REQUEST -> Quote all of the data below exactly, please.
==*==
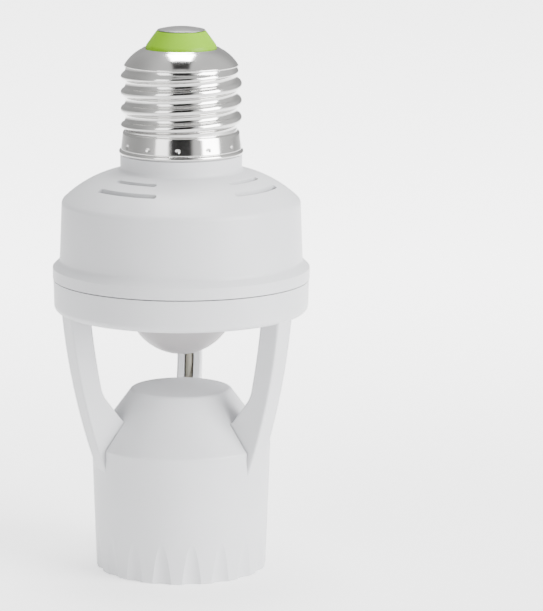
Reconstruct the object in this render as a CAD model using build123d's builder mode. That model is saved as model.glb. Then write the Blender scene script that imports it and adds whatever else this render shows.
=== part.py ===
"""Motion sensor lamp holder: a screw cap on top, a domed housing with the sensor electronics, a dome
lens under its ring, and a lamp socket held below the ring by three arms. It stands on the rim of the
socket's sleeve. Z is up along the screw axis, the origin is the centre of the rim, X is to the right and
the front faces -Y. All sizes are in millimetres."""

import os
from math import atan2, ceil, cos, degrees, radians, sin, tan

from build123d import *

os.makedirs("parts", exist_ok=True)

# General clearances
fit_gap = 0.05          # between pieces pressed or screwed together
running_gap = 0.08      # round a turning stem
knob_gap = 0.25         # round the head of a setting knob
screw_hole_gap = 0.2    # round a screw that passes through

# Sleeve of the lamp socket, from the rim up
sleeve_rim_radius = 18.55
sleeve_top_radius = 19.5
sleeve_height = 27.8
sleeve_wall = 1.75
sleeve_edge_round = 1.0
rim_edge_round = 0.35

# Scallops round the rim
flute_count = 18
flute_first_angle = 277.0
flute_height = 9.0
flute_depth = 0.8
flute_cutter_radius = 3.6
flute_overshoot = 2.0       # the cutter runs past the rim

# Cone over the socket
cone_height = 11.8
cone_top_radius = 10.8
cone_wall = 1.8
cone_edge_round = 1.2

# Arms between the cone and the ring
arm_count = 3
arm_first_angle = 85.0
arm_width = 5.3
arm_depth = 4.75
arm_top_inset = 0.3         # outer face behind the ring's wall
arm_outer_bow = 1.15
arm_inner_bow = 0.25
arm_run_out_drop = 5.6      # the outer face runs out into the sleeve this far below the cone
arm_knee_rise = 0.4         # knee above the top of the cone
arm_knee_reach = 0.17       # beyond the top of the sleeve
arm_knee_bend = 7.0
arm_nose_drop = 5.7         # nose on the cone, below its top
arm_edge_round = 0.45
arm_foot_bury = 0.3         # outer face below the sleeve's surface where it ends
window_height = 17.2
foot_seam_width = 0.3
foot_seam_depth = 0.7
foot_seam_drop = 4.8        # runs out this far below the cone's foot
foot_seam_overshoot = 1.0

# Wire channel in the inner face of each arm
channel_width = 2.1
channel_depth = 2.9
lead_radius = 0.85
lead_inset = 1.05           # middle of the lead behind the arm's inner face
channel_overshoot = 0.6     # in front of the arm's inner face
channel_top_rise = 1.0      # above the ring's floor
channel_foot = ((3.2, -0.8), (-0.5, -5.5), (-2.3, -4.1), (1.4, 0.7), (0.8, 3.5))    # corners, from the nose

# Sensor ring
ring_top_radius = 27.7
ring_draft = 0.2            # narrower at its bottom edge
ring_height = 7.0
ring_floor = 2.4
ring_edge_round = 1.5
lip_inset = 1.8             # lip inside the ring's wall
lip_thickness = 1.3
lip_rise = 2.4              # lip above the ring's top edge
seam_reveal = 0.25          # fine gap all round between ring and housing

# Upper housing
flange_overhang = 0.1       # over the ring
flange_height = 2.45
shoulder_rise = 1.5
shoulder_inset = 1.5        # wall inside the flange
housing_draft = 0.5
housing_wall_rise = 12.9
housing_wall = 1.85
housing_edge_round = 1.5
shoulder_round = 1.0
dome_rise = 6.7
dome_curve_radius = 24.3
neck_overhang = 0.3         # neck wider than the cap's collar
neck_rise = 3.4
neck_round = 0.9
neck_bore_radius = 10.2
spigot_rise = 8.6
spigot_step_drop = 0.5      # wide part of the spigot ends this far below the top of the cap's collar
housing_boss_cap = 2.0      # solid end of the screw bosses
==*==
IN RESPONSE ->
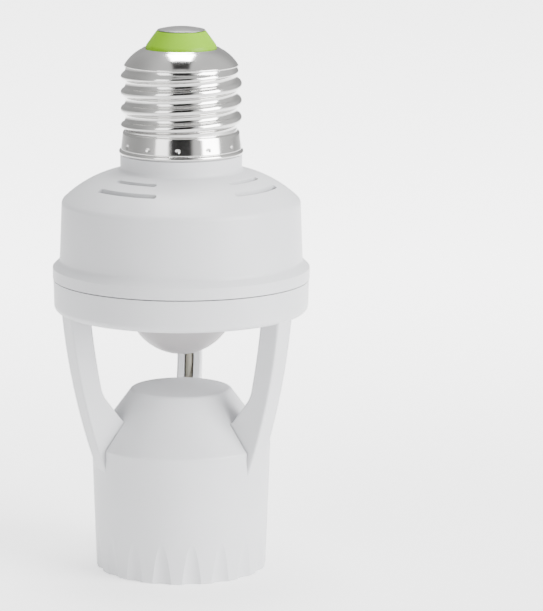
Reconstruct the object in this render as a CAD model using build123d's builder mode. That model is saved as model.glb. Then write the Blender scene script that imports it and adds whatever else this render shows.
=== part.py ===
"""Motion sensor lamp holder: a screw cap on top, a domed housing with the sensor electronics, a dome
lens under its ring, and a lamp socket held below the ring by three arms. It stands on the rim of the
socket's sleeve. Z is up along the screw axis, the origin is the centre of the rim, X is to the right and
the front faces -Y. All sizes are in millimetres."""

import os
from math import atan2, ceil, cos, degrees, radians, sin, tan

from build123d import *

os.makedirs("parts", exist_ok=True)

# General clearances
fit_gap = 0.05          # between pieces pressed or screwed together
running_gap = 0.08      # round a turning stem
knob_gap = 0.25         # round the head of a setting knob
screw_hole_gap = 0.2    # round a screw that passes through

# Sleeve of the lamp socket, from the rim up
sleeve_rim_radius = 18.55
sleeve_top_radius = 19.5
sleeve_height = 27.8
sleeve_wall = 1.75
sleeve_edge_round = 1.0
rim_edge_round = 0.35

# Scallops round the rim
flute_count = 18
flute_first_angle = 277.0
flute_height = 9.0
flute_depth = 0.8
flute_cutter_radius = 3.6
flute_overshoot = 2.0       # the cutter runs past the rim

# Cone over the socket
cone_height = 11.8
cone_top_radius = 10.8
cone_wall = 1.8
cone_edge_round = 1.2

# Arms between the cone and the ring
arm_count = 3
arm_first_angle = 85.0
arm_width = 5.3
arm_depth = 4.75
arm_top_inset = 0.3         # outer face behind the ring's wall
arm_outer_bow = 1.15
arm_inner_bow = 0.25
arm_run_out_drop = 5.6      # the outer face runs out into the sleeve this far below the cone
arm_knee_rise = 0.4         # knee above the top of the cone
arm_knee_reach = 0.17       # beyond the top of the sleeve
arm_knee_bend = 7.0
arm_nose_drop = 5.7         # nose on the cone, below its top
arm_edge_round = 0.45
arm_foot_bury = 0.3         # outer face below the sleeve's surface where it ends
window_height = 17.2
foot_seam_width = 0.3
foot_seam_depth = 0.7
foot_seam_drop = 4.8        # runs out this far below the cone's foot
foot_seam_overshoot = 1.0

# Wire channel in the inner face of each arm
channel_width = 2.1
channel_depth = 2.9
lead_radius = 0.85
lead_inset = 1.05           # middle of the lead behind the arm's inner face
channel_overshoot = 0.6     # in front of the arm's inner face
channel_top_rise = 1.0      # above the ring's floor
channel_foot = ((3.2, -0.8), (-0.5, -5.5), (-2.3, -4.1), (1.4, 0.7), (0.8, 3.5))    # corners, from the nose

# Sensor ring
ring_top_radius = 27.7
ring_draft = 0.2            # narrower at its bottom edge
ring_height = 7.0
ring_floor = 2.4
ring_edge_round = 1.5
lip_inset = 1.8             # lip inside the ring's wall
lip_thickness = 1.3
lip_rise = 2.4              # lip above the ring's top edge
seam_reveal = 0.25          # fine gap all round between ring and housing

# Upper housing
flange_overhang = 0.1       # over the ring
flange_height = 2.45
shoulder_rise = 1.5
shoulder_inset = 1.5        # wall inside the flange
housing_draft = 0.5
housing_wall_rise = 12.9
housing_wall = 1.85
housing_edge_round = 1.5
shoulder_round = 1.0
dome_rise = 6.7
dome_curve_radius = 24.3
neck_overhang = 0.3         # neck wider than the cap's collar
neck_rise = 3.4
neck_round = 0.9
neck_bore_radius = 10.2
spigot_rise = 8.6
spigot_step_drop = 0.5      # wide part of the spigot ends this far below the top of the cap's collar
housing_boss_cap = 2.0      # solid end of the screw bosses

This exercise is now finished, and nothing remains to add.